The recent bounce-back in the price of oil isn’t likely to stop investment from continuing to fall in Canada’s battered energy sector, Bank of Canada Governor Stephen Poloz says.

That’s because the recent recovery in the price of crude, which has risen to near $50 (U.S.) a barrel from less than $30 earlier this year, is stalling, Mr. Poloz said in a speech Wednesday in Whitehorse, Yukon.

“An extended period of oil prices at recent levels is unlikely to lead to greater investment spending in the Canadian oil patch,” he added. “Indeed, market intelligence suggests there is further downside risk to investment at these still-low prices.”

He said oil prices, which reached more than $100 a barrel in 2014, won’t regain those lofty heights in “the foreseeable future.”

Oil and gas producers have already cancelled or delayed several major oil sands projects, curtailed drilling and laid off thousands of workers in Alberta, Saskatchewan and Newfoundland.

That has hammered business investment in Canada. In the energy sector alone, investment this year is expected to be 60 per cent below 2014 levels – representing billions of dollars worth of lost economic activity.

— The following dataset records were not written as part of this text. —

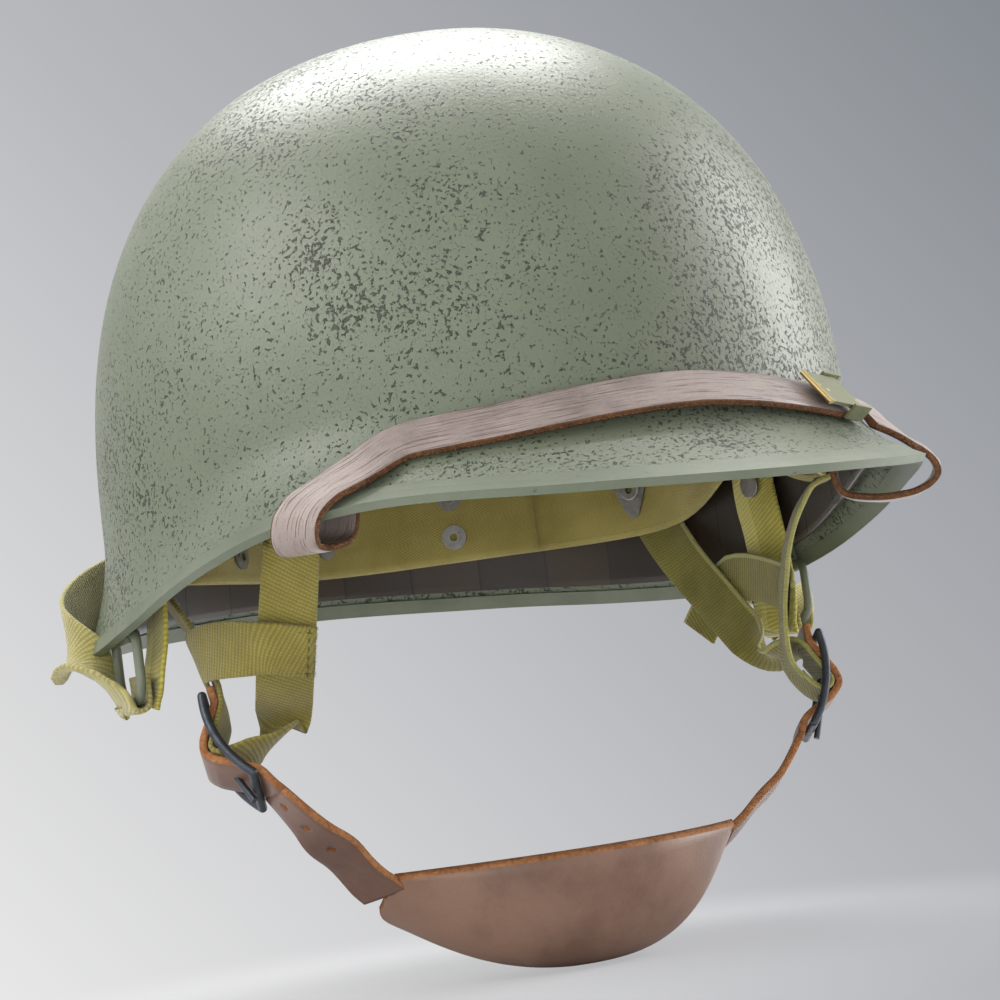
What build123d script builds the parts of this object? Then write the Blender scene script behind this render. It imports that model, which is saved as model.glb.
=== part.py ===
"""Airborne pattern steel pot helmet: a steel shell over a fibre liner, with web suspension,
a leather strap round the brim, two web yokes and a moulded leather chin cup.

Millimetres. +Z up, the wearer looks along -Y, the wearer's right is -X.
The origin is the centre of the head opening at the height of the head band.
Wall angles are in degrees from the front, positive towards the wearer's right.
"""

import os
from math import atan2, cos, degrees, hypot, pi, radians, sin, tan

from build123d import *

# Steel shell
crown_height = 143.6
shell_half_width = 113.8
shell_front_reach = 113.1
shell_rear_reach = 122.6
shell_centre_offset = 1.5
shell_wall = 1.1
rim_front_reach = 150.2
rim_drop = 29.6
flare_height = 16.0
flare_belly = 5.5
oval_power = 1.92
crown_power = 2.89
crown_power_front_share = -0.33
crown_power_rear_share = -0.48
crown_root = 2.15

# Edging strip folded over the rim
edging_wall = 0.5
edging_height = 3.8
edging_fit = 0.12
edging_seam = 0.6

# Fibre liner
liner_gap = 0.5
liner_wall = 2.2
liner_edge_rise = 5.0

# General clearances
soft_gap = 0.3
metal_gap = 0.15
cut_overrun = 2.0

# Bales: wire loops hinged inside the rim, which carry the shell's web straps
bale_wire_radius = 1.4
bale_barrel_wall = 0.8
bale_reach = 115.0
bale_height = -26.0
bale_width = 23.0
bale_drop = 19.0
bale_top_fillet = 3.0
bale_bottom_fillet = 7.5
bale_angle = 96.5
barrel_length = 15.0
barrel_tab_rise = 12.5

# Web straps of the shell
shell_web_width = 19.0
web_thickness = 1.4

# Suspension inside the liner
band_height = 31.0
band_bottom = -8.3
band_thickness = 1.6
band_dip = 8.0
nape_thickness = 1.4
nape_end_angle = 141.0
leg_width = 19.0
leg_thickness = 1.2
lace_radius = 2.0
lace_ring_radius = 21.8
lace_height = 106.0
leg_sag = 0.6
brow_rise = 9.0
ear_rise = 15.0
ear_angle = 90.0
ear_span = 15.0
anchor_angles = (0, 60, 122, 180, -122, -60)
anchor_height = 7.5
anchor_plate_height = 20.5
anchor_plate_width = 17.0
anchor_plate_wall = 0.8
anchor_corner = 2.6
anchor_bend = 42.0
rivet_head_radius = 3.6
rivet_head_rise = 1.1
rivet_bore_radius = 1.3
rivet_shank_radius = 2.2
snap_radius = 4.2
snap_rise = 1.1
snap_eye_radius = 2.3
snap_bore_radius = 1.3
snap_angle = 157.0
snap_low = 0.2
snap_pitch = 13.4

# Web yokes
yoke_web_width = 16.0
yoke_span = 98.5
yoke_depth = 50.0
yoke_drop = 62.5
crossbar_drop_share = 0.55

# Chin buckles
buckle_length = 29.0
buckle_inside_width = 17.2
buckle_wire_radius = 1.3
buckle_bow = 3.0
buckle_bar_radius = 1.1
prong_radius = 0.95
prong_eye_width = 3.0
prong_slot = 4.0
prong_overhang = 2.4

# Leather
chin_strap_width = 15.5
chin_leather = 2.2
brim_strap_width = 12.7
brim_leather = 2.0
cup_half_length = 58.0
cup_depth = 33.0
cup_forward = 24.0
cup_span_width = 52.0
cup_front_height = -104.0
cup_front_place = -23.0
cup_end_share = 0.3

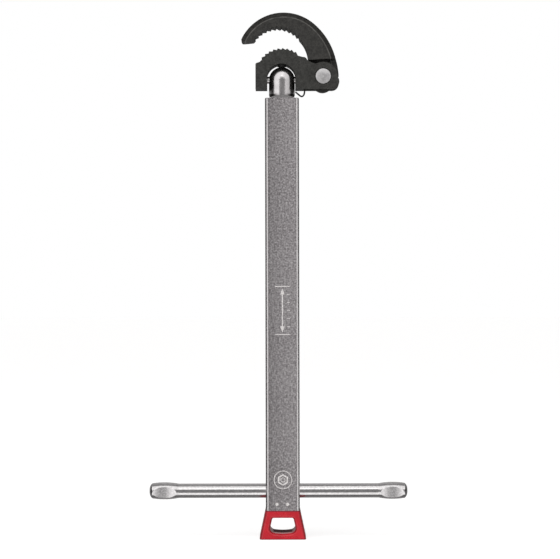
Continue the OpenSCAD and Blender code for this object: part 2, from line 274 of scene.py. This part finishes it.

U.S. shale-oil producers are successfully cutting costs, allowing them to bring supply back on stream profitably. Mr. Poloz said this boost in oil supplies will keep a lid on further price gains.

On the positive side, the Bank of Canada now estimates that the economic fallout from the massive Fort McMurray fire could be slightly less severe than it initially thought. The central bank says the blaze will knock one to 1.25 percentage points off gross domestic product – the broadest measure of the economy – in the second quarter. It previously estimated the hit would be 1.25 percentage points.

This lost output is expected to be made up between July and September, he said.

The net result is that Canada’s economy will be flat or shrink in the second quarter and “show an outsized recovery” in the third quarter, according to Mr. Poloz.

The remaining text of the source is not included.